§ Instructions for the task: Consider the listing below. Extract exactly the lines from the line containing "INDUCTOR_PLACES.forEach(([x, z], i)" to the line containing "imported = [obj", both included.

§ Dataset excerpt:
----

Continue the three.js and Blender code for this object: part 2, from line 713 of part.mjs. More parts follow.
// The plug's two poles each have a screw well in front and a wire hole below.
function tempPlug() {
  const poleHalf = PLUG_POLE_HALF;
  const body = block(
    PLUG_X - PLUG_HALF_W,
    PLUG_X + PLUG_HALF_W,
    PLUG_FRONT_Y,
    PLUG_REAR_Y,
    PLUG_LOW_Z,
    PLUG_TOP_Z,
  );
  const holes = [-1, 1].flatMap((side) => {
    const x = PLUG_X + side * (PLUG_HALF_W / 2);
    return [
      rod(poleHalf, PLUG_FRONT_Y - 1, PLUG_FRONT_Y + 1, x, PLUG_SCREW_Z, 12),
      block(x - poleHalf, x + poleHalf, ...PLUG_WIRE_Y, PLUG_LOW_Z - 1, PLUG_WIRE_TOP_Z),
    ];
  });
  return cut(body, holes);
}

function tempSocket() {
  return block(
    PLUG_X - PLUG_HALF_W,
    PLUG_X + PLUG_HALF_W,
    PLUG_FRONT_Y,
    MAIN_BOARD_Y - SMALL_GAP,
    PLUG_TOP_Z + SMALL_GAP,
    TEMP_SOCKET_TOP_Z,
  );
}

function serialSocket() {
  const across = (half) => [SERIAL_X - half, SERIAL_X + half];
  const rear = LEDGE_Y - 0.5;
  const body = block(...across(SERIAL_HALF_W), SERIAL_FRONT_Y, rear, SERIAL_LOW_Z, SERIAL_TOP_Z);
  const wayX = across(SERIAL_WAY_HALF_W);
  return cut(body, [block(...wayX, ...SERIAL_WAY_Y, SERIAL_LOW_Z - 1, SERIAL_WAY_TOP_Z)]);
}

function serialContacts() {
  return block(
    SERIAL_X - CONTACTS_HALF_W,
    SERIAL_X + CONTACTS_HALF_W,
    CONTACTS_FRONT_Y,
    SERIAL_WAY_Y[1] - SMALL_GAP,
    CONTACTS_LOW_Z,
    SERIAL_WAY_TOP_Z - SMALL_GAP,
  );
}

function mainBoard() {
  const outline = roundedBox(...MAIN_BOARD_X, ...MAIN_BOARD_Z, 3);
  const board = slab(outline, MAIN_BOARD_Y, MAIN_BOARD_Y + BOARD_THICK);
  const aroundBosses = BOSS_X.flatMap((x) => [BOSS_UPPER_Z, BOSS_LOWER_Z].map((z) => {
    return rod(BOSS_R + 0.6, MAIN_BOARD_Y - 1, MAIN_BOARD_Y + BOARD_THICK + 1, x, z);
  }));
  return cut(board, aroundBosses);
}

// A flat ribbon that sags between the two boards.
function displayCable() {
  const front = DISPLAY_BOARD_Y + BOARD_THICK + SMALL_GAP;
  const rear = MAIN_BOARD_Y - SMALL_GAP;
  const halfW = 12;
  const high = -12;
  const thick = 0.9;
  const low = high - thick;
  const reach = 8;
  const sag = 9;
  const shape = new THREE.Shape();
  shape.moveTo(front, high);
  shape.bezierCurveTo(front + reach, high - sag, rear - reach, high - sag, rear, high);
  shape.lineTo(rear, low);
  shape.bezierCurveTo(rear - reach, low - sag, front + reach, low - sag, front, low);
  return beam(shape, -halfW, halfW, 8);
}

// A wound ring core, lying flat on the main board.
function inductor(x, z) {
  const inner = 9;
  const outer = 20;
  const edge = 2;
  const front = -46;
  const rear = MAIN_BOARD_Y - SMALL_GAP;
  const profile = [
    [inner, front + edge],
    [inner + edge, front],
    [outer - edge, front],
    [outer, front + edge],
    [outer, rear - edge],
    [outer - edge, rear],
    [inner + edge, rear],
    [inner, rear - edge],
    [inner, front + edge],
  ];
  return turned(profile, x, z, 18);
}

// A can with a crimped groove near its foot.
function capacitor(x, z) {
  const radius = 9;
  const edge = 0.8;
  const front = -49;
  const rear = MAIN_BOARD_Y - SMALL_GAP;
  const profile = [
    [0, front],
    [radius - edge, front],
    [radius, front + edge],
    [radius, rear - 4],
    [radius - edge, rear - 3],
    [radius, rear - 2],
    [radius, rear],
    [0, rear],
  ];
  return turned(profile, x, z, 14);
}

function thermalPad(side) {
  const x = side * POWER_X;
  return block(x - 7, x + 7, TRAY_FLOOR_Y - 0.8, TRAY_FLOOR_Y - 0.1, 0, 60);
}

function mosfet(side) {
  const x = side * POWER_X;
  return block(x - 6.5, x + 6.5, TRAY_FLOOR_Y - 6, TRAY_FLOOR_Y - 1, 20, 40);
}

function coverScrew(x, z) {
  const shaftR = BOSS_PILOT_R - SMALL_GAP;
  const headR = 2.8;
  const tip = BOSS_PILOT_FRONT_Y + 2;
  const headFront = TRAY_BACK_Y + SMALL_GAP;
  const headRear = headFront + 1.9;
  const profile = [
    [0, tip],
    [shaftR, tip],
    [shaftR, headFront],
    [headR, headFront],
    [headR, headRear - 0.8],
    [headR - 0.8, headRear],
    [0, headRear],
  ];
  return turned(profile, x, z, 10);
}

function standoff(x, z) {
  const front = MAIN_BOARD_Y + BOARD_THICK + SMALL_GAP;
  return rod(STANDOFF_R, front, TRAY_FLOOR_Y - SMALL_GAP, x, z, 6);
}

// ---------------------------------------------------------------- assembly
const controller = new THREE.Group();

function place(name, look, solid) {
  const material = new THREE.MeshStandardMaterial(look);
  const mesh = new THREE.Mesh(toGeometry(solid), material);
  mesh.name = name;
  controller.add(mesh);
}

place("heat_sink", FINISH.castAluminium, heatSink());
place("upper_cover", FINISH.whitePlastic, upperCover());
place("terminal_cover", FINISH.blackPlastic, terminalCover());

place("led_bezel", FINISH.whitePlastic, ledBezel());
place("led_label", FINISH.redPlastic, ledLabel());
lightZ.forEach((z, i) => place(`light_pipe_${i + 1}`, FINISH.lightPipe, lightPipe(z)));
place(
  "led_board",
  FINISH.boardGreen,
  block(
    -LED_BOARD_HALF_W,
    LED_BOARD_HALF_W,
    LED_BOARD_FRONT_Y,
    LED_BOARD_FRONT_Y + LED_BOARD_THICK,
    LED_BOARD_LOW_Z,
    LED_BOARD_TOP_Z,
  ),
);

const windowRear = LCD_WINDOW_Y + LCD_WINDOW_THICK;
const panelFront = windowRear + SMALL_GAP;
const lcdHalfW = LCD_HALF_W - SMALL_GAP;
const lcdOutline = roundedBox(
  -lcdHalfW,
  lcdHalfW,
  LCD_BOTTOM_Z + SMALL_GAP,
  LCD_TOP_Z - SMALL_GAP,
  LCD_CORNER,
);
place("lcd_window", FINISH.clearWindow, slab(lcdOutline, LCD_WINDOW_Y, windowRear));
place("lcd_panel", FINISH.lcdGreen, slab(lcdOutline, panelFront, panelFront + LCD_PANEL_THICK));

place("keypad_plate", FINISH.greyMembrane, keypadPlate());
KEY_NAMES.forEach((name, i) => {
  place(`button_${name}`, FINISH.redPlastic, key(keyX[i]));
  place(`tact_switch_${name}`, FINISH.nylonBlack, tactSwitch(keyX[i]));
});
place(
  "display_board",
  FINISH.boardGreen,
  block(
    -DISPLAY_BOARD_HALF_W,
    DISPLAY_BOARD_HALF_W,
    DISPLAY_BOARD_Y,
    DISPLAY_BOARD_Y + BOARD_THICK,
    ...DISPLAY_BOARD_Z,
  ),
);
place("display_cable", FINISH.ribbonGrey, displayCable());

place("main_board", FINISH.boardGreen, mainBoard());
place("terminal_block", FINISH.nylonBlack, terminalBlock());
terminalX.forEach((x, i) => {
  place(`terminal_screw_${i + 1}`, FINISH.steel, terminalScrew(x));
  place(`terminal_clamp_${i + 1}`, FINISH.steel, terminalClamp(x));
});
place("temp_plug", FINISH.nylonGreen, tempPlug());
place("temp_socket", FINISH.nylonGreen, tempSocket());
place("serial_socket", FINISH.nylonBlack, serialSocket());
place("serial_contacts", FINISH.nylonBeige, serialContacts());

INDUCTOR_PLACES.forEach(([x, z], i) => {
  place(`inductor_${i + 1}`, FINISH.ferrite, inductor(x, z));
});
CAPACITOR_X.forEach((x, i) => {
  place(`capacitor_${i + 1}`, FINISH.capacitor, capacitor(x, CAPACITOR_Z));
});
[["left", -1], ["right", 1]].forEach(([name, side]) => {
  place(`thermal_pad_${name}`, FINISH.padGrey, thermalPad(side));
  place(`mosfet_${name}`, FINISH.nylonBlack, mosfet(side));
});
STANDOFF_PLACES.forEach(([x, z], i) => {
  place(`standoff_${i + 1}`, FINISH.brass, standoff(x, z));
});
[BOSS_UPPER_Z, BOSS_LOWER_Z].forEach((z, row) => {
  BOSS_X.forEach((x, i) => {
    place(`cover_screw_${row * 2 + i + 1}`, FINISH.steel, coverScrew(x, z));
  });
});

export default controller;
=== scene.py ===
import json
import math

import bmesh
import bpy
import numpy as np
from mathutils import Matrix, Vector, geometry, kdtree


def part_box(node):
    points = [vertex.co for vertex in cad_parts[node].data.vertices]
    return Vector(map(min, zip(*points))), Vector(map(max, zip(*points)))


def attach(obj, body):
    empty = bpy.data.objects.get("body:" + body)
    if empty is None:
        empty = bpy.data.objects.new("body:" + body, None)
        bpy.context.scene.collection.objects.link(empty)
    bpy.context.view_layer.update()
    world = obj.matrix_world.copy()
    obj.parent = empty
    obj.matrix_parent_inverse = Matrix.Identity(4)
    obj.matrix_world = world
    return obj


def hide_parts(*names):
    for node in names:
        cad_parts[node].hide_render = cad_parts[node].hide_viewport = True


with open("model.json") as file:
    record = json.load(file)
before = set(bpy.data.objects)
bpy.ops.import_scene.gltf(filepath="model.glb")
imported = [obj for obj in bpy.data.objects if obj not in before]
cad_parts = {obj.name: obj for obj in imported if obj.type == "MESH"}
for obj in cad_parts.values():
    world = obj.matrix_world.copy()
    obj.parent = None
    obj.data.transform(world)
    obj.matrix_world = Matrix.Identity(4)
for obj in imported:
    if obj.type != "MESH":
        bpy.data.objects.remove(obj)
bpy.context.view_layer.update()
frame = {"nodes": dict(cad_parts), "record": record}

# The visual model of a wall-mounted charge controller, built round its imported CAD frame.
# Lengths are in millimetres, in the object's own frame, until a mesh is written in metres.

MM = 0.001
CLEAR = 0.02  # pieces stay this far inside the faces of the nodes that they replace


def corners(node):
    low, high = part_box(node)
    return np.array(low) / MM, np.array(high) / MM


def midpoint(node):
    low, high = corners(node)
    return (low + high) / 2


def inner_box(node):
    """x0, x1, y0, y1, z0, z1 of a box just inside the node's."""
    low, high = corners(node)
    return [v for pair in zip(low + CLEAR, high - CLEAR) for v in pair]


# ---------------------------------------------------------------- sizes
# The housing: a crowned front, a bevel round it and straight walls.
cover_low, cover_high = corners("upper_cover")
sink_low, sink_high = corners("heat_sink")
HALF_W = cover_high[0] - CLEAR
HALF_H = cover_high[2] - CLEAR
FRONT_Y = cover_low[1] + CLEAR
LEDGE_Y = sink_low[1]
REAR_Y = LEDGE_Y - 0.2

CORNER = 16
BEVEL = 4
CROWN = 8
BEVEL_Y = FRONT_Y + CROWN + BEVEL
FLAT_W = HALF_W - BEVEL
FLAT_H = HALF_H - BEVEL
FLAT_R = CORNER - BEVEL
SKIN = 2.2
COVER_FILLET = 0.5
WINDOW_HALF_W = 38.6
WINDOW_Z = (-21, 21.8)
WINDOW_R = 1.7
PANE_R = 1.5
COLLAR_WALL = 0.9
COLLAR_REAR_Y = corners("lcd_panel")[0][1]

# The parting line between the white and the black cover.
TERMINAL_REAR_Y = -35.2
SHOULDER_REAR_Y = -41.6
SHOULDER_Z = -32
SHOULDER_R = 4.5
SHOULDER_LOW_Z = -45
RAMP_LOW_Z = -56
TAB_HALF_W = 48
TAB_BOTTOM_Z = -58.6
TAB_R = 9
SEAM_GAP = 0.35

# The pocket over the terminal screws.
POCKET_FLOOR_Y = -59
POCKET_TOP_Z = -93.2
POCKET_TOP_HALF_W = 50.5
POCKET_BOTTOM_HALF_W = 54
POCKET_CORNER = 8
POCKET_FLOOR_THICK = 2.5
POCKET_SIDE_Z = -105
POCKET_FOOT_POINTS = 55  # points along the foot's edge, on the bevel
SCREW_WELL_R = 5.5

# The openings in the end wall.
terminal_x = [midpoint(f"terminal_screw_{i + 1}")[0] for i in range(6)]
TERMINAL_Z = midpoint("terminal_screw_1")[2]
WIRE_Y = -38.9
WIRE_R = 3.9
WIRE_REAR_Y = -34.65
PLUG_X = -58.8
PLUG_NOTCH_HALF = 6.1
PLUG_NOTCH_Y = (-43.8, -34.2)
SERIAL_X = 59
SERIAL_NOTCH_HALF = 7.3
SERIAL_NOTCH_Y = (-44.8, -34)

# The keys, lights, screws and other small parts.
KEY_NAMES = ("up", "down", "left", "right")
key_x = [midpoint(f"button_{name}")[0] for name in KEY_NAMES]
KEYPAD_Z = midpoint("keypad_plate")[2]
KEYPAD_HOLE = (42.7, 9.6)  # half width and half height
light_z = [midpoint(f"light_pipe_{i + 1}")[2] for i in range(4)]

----

§ Task output:
INDUCTOR_PLACES.forEach(([x, z], i) => {
  place(`inductor_${i + 1}`, FINISH.ferrite, inductor(x, z));
});
CAPACITOR_X.forEach((x, i) => {
  place(`capacitor_${i + 1}`, FINISH.capacitor, capacitor(x, CAPACITOR_Z));
});
[["left", -1], ["right", 1]].forEach(([name, side]) => {
  place(`thermal_pad_${name}`, FINISH.padGrey, thermalPad(side));
  place(`mosfet_${name}`, FINISH.nylonBlack, mosfet(side));
});
STANDOFF_PLACES.forEach(([x, z], i) => {
  place(`standoff_${i + 1}`, FINISH.brass, standoff(x, z));
});
[BOSS_UPPER_Z, BOSS_LOWER_Z].forEach((z, row) => {
  BOSS_X.forEach((x, i) => {
    place(`cover_screw_${row * 2 + i + 1}`, FINISH.steel, coverScrew(x, z));
  });
});

export default controller;
=== scene.py ===
import json
import math

import bmesh
import bpy
import numpy as np
from mathutils import Matrix, Vector, geometry, kdtree


def part_box(node):
    points = [vertex.co for vertex in cad_parts[node].data.vertices]
    return Vector(map(min, zip(*points))), Vector(map(max, zip(*points)))


def attach(obj, body):
    empty = bpy.data.objects.get("body:" + body)
    if empty is None:
        empty = bpy.data.objects.new("body:" + body, None)
        bpy.context.scene.collection.objects.link(empty)
    bpy.context.view_layer.update()
    world = obj.matrix_world.copy()
    obj.parent = empty
    obj.matrix_parent_inverse = Matrix.Identity(4)
    obj.matrix_world = world
    return obj


def hide_parts(*names):
    for node in names:
        cad_parts[node].hide_render = cad_parts[node].hide_viewport = True


with open("model.json") as file:
    record = json.load(file)
before = set(bpy.data.objects)
bpy.ops.import_scene.gltf(filepath="model.glb")
imported = [obj for obj in bpy.data.objects if obj not in before]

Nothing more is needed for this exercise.